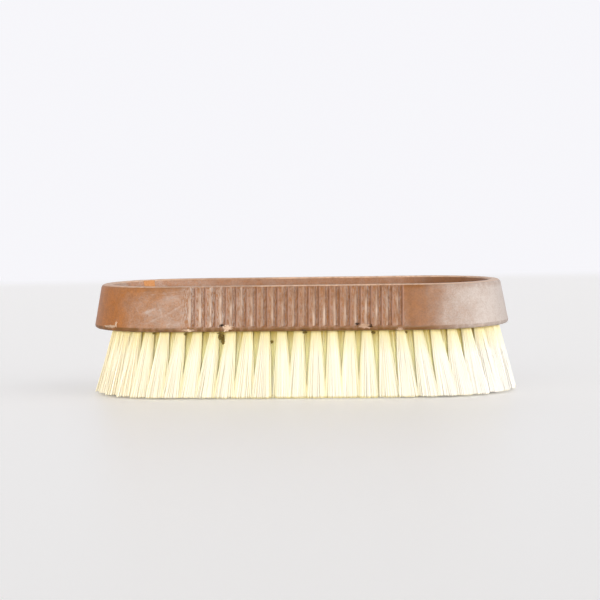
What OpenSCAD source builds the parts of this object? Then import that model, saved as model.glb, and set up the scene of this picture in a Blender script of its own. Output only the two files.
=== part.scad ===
// Oval nail brush, in millimetres.
// One moulded back has a shallow dish on top and fluted grips on its long sides.
// Nylon tufts sit in rings of blind holes drilled in its underside. Each tuft is
// folded over a flat metal anchor that is wedged in the bottom of its hole.
// The brush stands on its bristle tips: X runs along it, Y across it and Z up.

/* [Moulded back] */
// Length over the lower edge
body_l = 105; // [92:1:120]
// Width over the lower edge
body_w = 46; // [42:1:52]
// Height from the underside to the crest of the rim
body_h = 11; // [10.5:0.5:15]
// How far the outer wall leans in over its height
draft = 2.1; // [0.5:0.1:3]
// Width of the rim across its top, measured between sharp corners
rim_w = 2.7; // [2.2:0.1:3.6]
// Rounding of the lower edge
base_r = 0.8; // [0.3:0.1:1]
// Rounding of the rim's outer edge
rim_out_r = 1.1; // [0.4:0.1:1.3]
// Rounding of the rim's inner edge
rim_in_r = 0.7; // [0.3:0.1:0.9]

/* [Dish] */
// Depth below the rim
dish_depth = 4.3; // [3:0.1:4.9]
// How far the dish wall leans in on its way down
dish_lean = 1.3; // [0.3:0.1:2]
// Rounding between the dish wall and its floor
dish_r = 2.2; // [0.8:0.1:2.8]

/* [Grip] */
// Flutes on each long side
flute_n = 21; // [5:2:25]
// Spacing of the flutes
flute_pitch = 2.53; // [2:0.01:2.8]
// Width of one flute where it meets the wall
flute_w = 1.55; // [0.8:0.05:1.8]
// Depth of one flute
flute_d = 0.5; // [0.2:0.05:0.7]
// Plain band left below the flutes
ledge_h = 1.1; // [0.9:0.1:3]

/* [Tuft holes] */
// Diameter of a drilled hole
hole_d = 2.5; // [1.8:0.1:2.9]
// Depth of a drilled hole from the underside
drill_depth = 5; // [4:0.1:5.8]
// Distance from the lower edge to the outer ring of holes
ring_in = 4.8; // [3.8:0.1:5.5]
// Spacing of the holes along a ring
tuft_pitch = 4.16; // [3.8:0.01:5]
// Distance of a ring's first hole from the middle of the near side
ring_start = 0.4; // [0:0.1:1.5]
// Holes in the centre row
centre_n = 11; // [3:2:13]
// How far the drilled field and the flutes sit off the middle of the back, along it
field_shift = 1.1; // [-1.5:0.1:1.5]

/* [Bristles] */
// Length of the bristles below the underside
bristle_l = 16.5; // [10:0.5:24]
// Strands in a tuft of the outer ring
outer_strands = 4; // [3:1:4]
// Strands in any other tuft
inner_strands = 2; // [2:1:4]
// Gap left between two tufts at their tips
tip_gap = 0.5; // [0.4:0.1:1]
// How far the tips lean out at the two ends
end_lean = 3.8; // [0:0.1:6]
// How far the tips lean out at the two long sides
side_lean = 2.2; // [0:0.1:4]
// Half length of the middle stretch that doesn't lean towards an end
calm_l = 10; // [0:1:20]
// Irregular lean of single tufts
stray = 0.15; // [0:0.01:0.15]
// How much shorter the shortest strands are
short_by = 0.4; // [0:0.1:1]

/* [Anchors] */
// Thickness of the flat anchor wire
anchor_t = 0.4; // [0.2:0.05:0.6]
// Width of the anchor wire, which lies along the hole
anchor_h = 1.6; // [1:0.1:2.2]
// Filament folded over the anchor, at the bottom of the hole
fold_h = 0.5; // [0.3:0.1:0.8]

/* [Hidden] */

brown = [0.66, 0.46, 0.34];
cream = [0.98, 0.95, 0.80];
steel = [0.72, 0.72, 0.70];

// Slice of the backing that carries one ring of tufts, flush with the underside
slice_t = 1;
// Backing left outside the outer ring's holes in its slice
slice_margin = 0.5;
// Clearance of a piece in its seat
fit = 0.05;
// How far a piece runs into the solid that it grows from
bite = 0.3;
// Overrun of a cut past the surface that it opens
over = 1;
// Flat steps in one rounded corner of the profile
corner_steps = 6;

rings = 4;
radian = PI / 180;
half_w = body_w / 2;
// The ends are half circles about points this far from the middle
end_x = body_l / 2 - half_w;

pocket_in = ring_in - hole_d / 2 - slice_margin;
row_gap = (half_w - ring_in) / rings;
flute_r = (flute_w * flute_w / 4 + flute_d * flute_d) / (2 * flute_d);
wall_lean = atan(draft / body_h);

root_r = hole_d / 2 - fit;
tip_r = (min(tuft_pitch, row_gap) - tip_gap) / 2;
anchor_z = bristle_l + drill_depth - fold_h - anchor_h;
// Corners of a strand, as shares of the tuft's radius
inner_corner_share = 0.14;
strand_turn_share = 0.44;

// The plan is a stadium: two straight sides and two round ends. A closed line on
// it, such as a ring of holes, is given by the radius r of its ends. Its heading is
// the angle that its outward normal has turned from the near side.

function normal(turn) = [sin(turn), -cos(turn)];
function line_len(r) = 4 * end_x + 2 * PI * r;

// Heading and place at a distance along such a line from the middle of the near side
function line_place(s, r) = let (arc = PI * r)
    s < end_x ? [0, [s, -r]]
    : s < end_x + arc ? let (t = (s - end_x) / r / radian)
        [t, [end_x, 0] + r * normal(t)]
    : s < 3 * end_x + arc ? [180, [2 * end_x + arc - s, r]]
    : s < 3 * end_x + 2 * arc ? let (t = 180 + (s - 3 * end_x - arc) / r / radian)
        [t, [-end_x, 0] + r * normal(t)]
    : [0, [s - 4 * end_x - 2 * arc, -r]];

function unit(v) = v / norm(v);

// Points of the arc that rounds the corner b between a and c
function fillet(a, b, c, r) =
    let (u = unit(a - b), v = unit(c - b), half = acos(u * v) / 2,
         middle = b + unit(u + v) * r / sin(half),
         p = b + u * r / tan(half) - middle, q = b + v * r / tan(half) - middle,
         from = atan2(p.y, p.x), swing = (atan2(q.y, q.x) - from + 540) % 360 - 180)
    [for (i = [0 : corner_steps])
        middle + r * [cos(from + swing * i / corner_steps),
                      sin(from + swing * i / corner_steps)]];

// Section through the moulding: inset from the lower edge, and height above the
// underside
base_corner = [0, 0];
rim_outside = [draft, body_h];
rim_inside = [draft + rim_w, body_h];
dish_foot = [draft + rim_w + dish_lean, body_h - dish_depth];
section = concat(
    [[half_w, 0]],
    fillet([half_w, 0], base_corner, rim_outside, base_r),
    fillet(base_corner, rim_outside, rim_inside, rim_out_r),
    fillet(rim_outside, rim_inside, dish_foot, rim_in_r),
    fillet(rim_inside, dish_foot, [half_w, dish_foot.y], dish_r),
    [[half_w, dish_foot.y]]);

// Sweeps a section of insets and heights round the plan
module sweep_plan(points) {
    for (side = [-1, 1]) translate([side * end_x, 0, 0]) {
        rotate([0, 0, side * -90]) rotate_extrude(angle = 180, $fn = 120)
            polygon([for (p = points) [half_w - p.x, p.y]]);
        rotate([90, 0, side * -90]) linear_extrude(2 * end_x)
            polygon([for (p = points) [half_w - p.x, p.y]]);
    }
}

// Flutes lie along the leaning wall and run out over the rounded rim
module flutes() {
    for (side = [0, 180], k = [0 : flute_n - 1])
        rotate([0, 0, side])
        translate([(k - (flute_n - 1) / 2) * flute_pitch,
                   draft * ledge_h / body_h - half_w, ledge_h])
        rotate([-wall_lean, 0, 0]) translate([0, flute_d - flute_r, 0])
        cylinder(r = flute_r, h = body_h + over, $fn = 32);
}

// Tufts of a ring, or of the centre row after the last ring, each as a heading
// and a place. Every second ring is drilled half a pitch further along.
function ring_r(i) = half_w - ring_in - i * row_gap;
function ring_count(i) = round(line_len(ring_r(i)) / tuft_pitch);
function places(i) = i < rings
    ? [for (k = [0 : ring_count(i) - 1])
        line_place(ring_start + (k + (i % 2) / 2) * line_len(ring_r(i)) / ring_count(i),
                   ring_r(i))]
    : [for (k = [0 : centre_n - 1])
        [0, [(k - (centre_n - 1) / 2) * 2 * end_x / centre_n, 0]]];

// The blind holes, and the shallow step that takes the slices with the tufts
module drilled_field() {
    sweep_plan([[half_w, -over], [pocket_in, -over], [pocket_in, slice_t], [half_w, slice_t]]);
    for (i = [0 : rings], t = places(i))
        translate([t[1].x, t[1].y, slice_t - bite])
        cylinder(d = hole_d, h = drill_depth - slice_t + bite, $fn = 24);
}

module back() {
    color(brown) translate([0, 0, bristle_l]) difference() {
        translate([-field_shift, 0, 0]) sweep_plan(section);
        flutes();
        drilled_field();
    }
}

// How far the tip of a tuft rooted at p lies out from its root
field_w = half_w - ring_in;
field_l = end_x + field_w;
function lean(p) = [sign(p.x) * end_lean * max(0, abs(p.x) - calm_l) / (field_l - calm_l),
                    side_lean * p.y / field_w];

// One strand: a four-sided lock of the tuft that widens from its root to its tip
module strand(p, turn, k, j, n) {
    mid = turn + 360 * (j + 0.5) / n;
    side = 360 * strand_turn_share / n;
    corners = [[inner_corner_share, mid], [1, mid - side], [1, mid], [1, mid + side]];
    rise = max(0, rands(-short_by, short_by, n, k)[j]);
    tip = p + lean(p) + rands(-stray, stray, 2, k);
    top = [for (c = corners) let (q = p + root_r * c[0] * normal(c[1]))
        [q.x, q.y, bristle_l + slice_t / 2]];
    bottom = [for (c = corners) let (q = tip + tip_r * c[0] * normal(c[1]))
        [q.x, q.y, rise]];
    polyhedron(points = concat(top, bottom), faces = concat(
        [[0, 2, 1], [0, 3, 2], [4, 5, 6], [4, 6, 7]],
        [for (i = [0 : 3]) [i, (i + 1) % 4, (i + 1) % 4 + 4]],
        [for (i = [0 : 3]) [i, (i + 1) % 4 + 4, i + 4]]));
}

// The slice of backing round one ring, or along the centre row
module slice(i) {
    outer = i == 0 ? pocket_in + fit : ring_in + (i - 0.5) * row_gap + fit;
    inner = i < rings ? ring_in + (i + 0.5) * row_gap - fit : half_w;
    low = bristle_l;
    high = bristle_l + slice_t - fit;
    sweep_plan([[inner, low], [outer, low], [outer, high], [inner, high]]);
}

module tuft_set(i) {
    n = i == 0 ? outer_strands : inner_strands;
    tufts = places(i);
    difference() {
        union() {
            color(brown) slice(i);
            color(cream) for (t = tufts)
                translate([t[1].x, t[1].y, bristle_l + slice_t - fit - bite])
                cylinder(r = root_r, h = drill_depth - slice_t + bite, $fn = 24);
            color(cream) for (k = [0 : len(tufts) - 1], j = [0 : n - 1])
                strand(tufts[k][1], tufts[k][0], k, j, n);
        }
        for (t = tufts) translate([t[1].x, t[1].y, anchor_z - fit])
            rotate([0, 0, t[0]]) translate([-hole_d / 2, -anchor_t / 2 - fit, 0])
            cube([hole_d, anchor_t + 2 * fit, anchor_h + 2 * fit]);
    }
}

// Flat anchors, one through the fold of each tuft
module anchor_set(i) {
    color(steel) for (t = places(i))
        translate([t[1].x, t[1].y, anchor_z]) rotate([0, 0, t[0]])
        translate([-hole_d / 2 + fit, -anchor_t / 2, 0])
        cube([hole_d - 2 * fit, anchor_t, anchor_h]);
}

module tufts_outer_ring() tuft_set(0);
module tufts_second_ring() tuft_set(1);
module tufts_third_ring() tuft_set(2);
module tufts_fourth_ring() tuft_set(3);
module tufts_centre_row() tuft_set(4);
module anchors_outer_ring() anchor_set(0);
module anchors_second_ring() anchor_set(1);
module anchors_third_ring() anchor_set(2);
module anchors_fourth_ring() anchor_set(3);
module anchors_centre_row() anchor_set(4);

back();
tufts_outer_ring();
tufts_second_ring();
tufts_third_ring();
tufts_fourth_ring();
tufts_centre_row();
anchors_outer_ring();
anchors_second_ring();
anchors_third_ring();
anchors_fourth_ring();
anchors_centre_row();
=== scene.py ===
"""Looks of an oval nail brush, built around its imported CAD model. Lengths are metres."""

import math
from itertools import product

import bpy
import numpy as np
from mathutils import Matrix, Vector, geometry, noise


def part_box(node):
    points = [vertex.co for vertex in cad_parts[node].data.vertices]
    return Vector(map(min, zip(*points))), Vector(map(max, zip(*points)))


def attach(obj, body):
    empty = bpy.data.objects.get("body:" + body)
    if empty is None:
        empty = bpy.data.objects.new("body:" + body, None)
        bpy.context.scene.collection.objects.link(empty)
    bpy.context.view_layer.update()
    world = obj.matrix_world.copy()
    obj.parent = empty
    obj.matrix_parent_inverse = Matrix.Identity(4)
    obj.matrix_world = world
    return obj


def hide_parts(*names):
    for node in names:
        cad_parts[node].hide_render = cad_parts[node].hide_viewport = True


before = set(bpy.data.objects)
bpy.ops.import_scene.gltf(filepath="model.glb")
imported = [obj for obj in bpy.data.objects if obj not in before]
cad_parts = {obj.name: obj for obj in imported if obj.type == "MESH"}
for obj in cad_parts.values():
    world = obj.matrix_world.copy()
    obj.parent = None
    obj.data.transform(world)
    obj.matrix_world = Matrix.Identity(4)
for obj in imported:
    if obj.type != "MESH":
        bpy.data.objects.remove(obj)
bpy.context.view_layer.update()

MM = 0.001
SEED = 7
rng = np.random.default_rng(SEED)
BODY = "root"

# Places from the frame

low, high = (np.array(corner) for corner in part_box("back"))
UNDERSIDE = low[2]
RIM_TOP = high[2]
BACK_X = (low[0] + high[0]) / 2

# Sizes of the back, its flutes, its holes and their rings, as the part has them

DRAFT = 2.1 * MM
RIM_W = 2.7 * MM
BASE_R = 0.8 * MM
RIM_OUT_R = 1.1 * MM
RIM_IN_R = 0.7 * MM
DISH_DEPTH = 4.3 * MM
DISH_LEAN = 1.3 * MM
DISH_R = 2.2 * MM
FLUTE_N = 21
FLUTE_PITCH = 2.53 * MM
FLUTE_W = 1.55 * MM
FLUTE_D = 0.5 * MM
LEDGE_H = 1.1 * MM
HOLE_R = 1.25 * MM
HOLE_DEPTH = 5 * MM
RING_IN = 4.8 * MM
TUFT_PITCH = 4.16 * MM
ROW_GAP = 4.55 * MM


# Small helpers

def smooth(zero_at, one_at, x):
    """A soft step from nought to one, which may also fall along x."""
    t = np.clip((x - zero_at) / (one_at - zero_at), 0, 1)
    return t * t * (3 - 2 * t)


def mesh_object(name, points, faces, material, shade_smooth=True):
    mesh = bpy.data.meshes.new(name)
    mesh.from_pydata(points, [], faces)
    mesh.update()
    if shade_smooth:
        mesh.shade_smooth()
    mesh.materials.append(material)
    piece = bpy.data.objects.new(name, mesh)
    bpy.context.scene.collection.objects.link(piece)
    return piece


def set_values(piece, name, values):
    layer = piece.data.attributes.new(name, "FLOAT", "POINT")
    layer.data.foreach_set("value", np.asarray(values, np.float32))


def set_uv(piece, uv_of_point):
    """A UV map for the bake, given at the mesh's points."""
    mesh = piece.data
    corner = np.empty(len(mesh.loops), np.int32)
    mesh.loops.foreach_get("vertex_index", corner)
    layer = mesh.uv_layers.new(name="OFBake")
    layer.uv.foreach_set("vector", np.asarray(uv_of_point, np.float32)[corner].ravel())


def noise_at(points, size, amount):
    """Smooth noise of about the given feature size, from -amount to amount."""
    return np.array([noise.noise(Vector(p) / size) for p in points]) * amount


# Materials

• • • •

**Task requirements**
Your task is to output exactly the lines from the one with "module tufts_outer_ring() tuft_set(0);" through the one with "cad_parts[node].hide_render = cad_parts[node].hide_viewport", counting both ends.

**Answer for this exercise**
module tufts_outer_ring() tuft_set(0);
module tufts_second_ring() tuft_set(1);
module tufts_third_ring() tuft_set(2);
module tufts_fourth_ring() tuft_set(3);
module tufts_centre_row() tuft_set(4);
module anchors_outer_ring() anchor_set(0);
module anchors_second_ring() anchor_set(1);
module anchors_third_ring() anchor_set(2);
module anchors_fourth_ring() anchor_set(3);
module anchors_centre_row() anchor_set(4);

back();
tufts_outer_ring();
tufts_second_ring();
tufts_third_ring();
tufts_fourth_ring();
tufts_centre_row();
anchors_outer_ring();
anchors_second_ring();
anchors_third_ring();
anchors_fourth_ring();
anchors_centre_row();
=== scene.py ===
"""Looks of an oval nail brush, built around its imported CAD model. Lengths are metres."""

import math
from itertools import product

import bpy
import numpy as np
from mathutils import Matrix, Vector, geometry, noise


def part_box(node):
    points = [vertex.co for vertex in cad_parts[node].data.vertices]
    return Vector(map(min, zip(*points))), Vector(map(max, zip(*points)))


def attach(obj, body):
    empty = bpy.data.objects.get("body:" + body)
    if empty is None:
        empty = bpy.data.objects.new("body:" + body, None)
        bpy.context.scene.collection.objects.link(empty)
    bpy.context.view_layer.update()
    world = obj.matrix_world.copy()
    obj.parent = empty
    obj.matrix_parent_inverse = Matrix.Identity(4)
    obj.matrix_world = world
    return obj


def hide_parts(*names):
    for node in names:
        cad_parts[node].hide_render = cad_parts[node].hide_viewport = True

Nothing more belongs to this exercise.